Stated goal: Repeat the material exactly, leaving nothing out.

Source data:

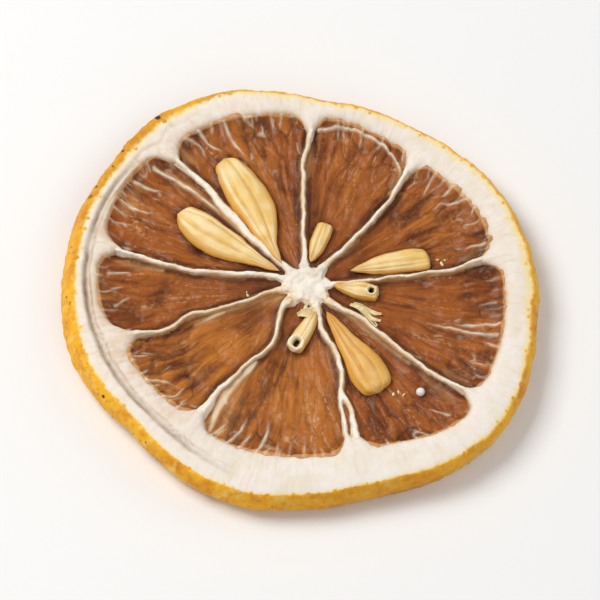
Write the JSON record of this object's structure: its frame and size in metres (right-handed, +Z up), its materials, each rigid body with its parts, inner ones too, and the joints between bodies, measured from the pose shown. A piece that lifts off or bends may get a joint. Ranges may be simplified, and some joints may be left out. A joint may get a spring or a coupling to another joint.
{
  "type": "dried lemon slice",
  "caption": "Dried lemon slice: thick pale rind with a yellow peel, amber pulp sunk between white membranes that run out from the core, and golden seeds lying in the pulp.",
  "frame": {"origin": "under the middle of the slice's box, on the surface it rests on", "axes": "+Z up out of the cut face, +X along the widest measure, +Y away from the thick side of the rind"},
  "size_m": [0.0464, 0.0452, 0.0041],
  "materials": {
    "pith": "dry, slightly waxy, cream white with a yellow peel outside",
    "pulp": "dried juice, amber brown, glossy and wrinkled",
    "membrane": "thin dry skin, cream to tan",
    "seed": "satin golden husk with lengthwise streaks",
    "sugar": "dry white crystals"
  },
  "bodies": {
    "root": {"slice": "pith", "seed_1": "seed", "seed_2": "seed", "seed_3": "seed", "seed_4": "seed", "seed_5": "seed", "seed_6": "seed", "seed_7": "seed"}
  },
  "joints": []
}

Reply:
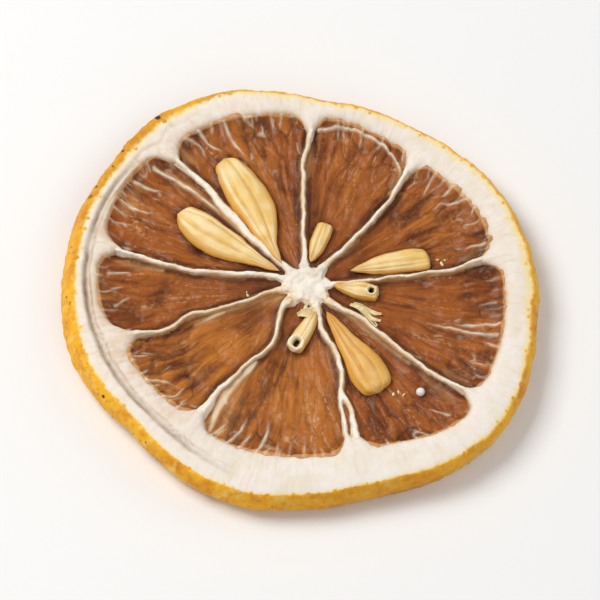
Write the JSON record of this object's structure: its frame and size in metres (right-handed, +Z up), its materials, each rigid body with its parts, inner ones too, and the joints between bodies, measured from the pose shown. A piece that lifts off or bends may get a joint. Ranges may be simplified, and some joints may be left out. A joint may get a spring or a coupling to another joint.
{
  "type": "dried lemon slice",
  "caption": "Dried lemon slice: thick pale rind with a yellow peel, amber pulp sunk between white membranes that run out from the core, and golden seeds lying in the pulp.",
  "frame": {"origin": "under the middle of the slice's box, on the surface it rests on", "axes": "+Z up out of the cut face, +X along the widest measure, +Y away from the thick side of the rind"},
  "size_m": [0.0464, 0.0452, 0.0041],
  "materials": {
    "pith": "dry, slightly waxy, cream white with a yellow peel outside",
    "pulp": "dried juice, amber brown, glossy and wrinkled",
    "membrane": "thin dry skin, cream to tan",
    "seed": "satin golden husk with lengthwise streaks",
    "sugar": "dry white crystals"
  },
  "bodies": {
    "root": {"slice": "pith", "seed_1": "seed", "seed_2": "seed", "seed_3": "seed", "seed_4": "seed", "seed_5": "seed", "seed_6": "seed", "seed_7": "seed"}
  },
  "joints": []
}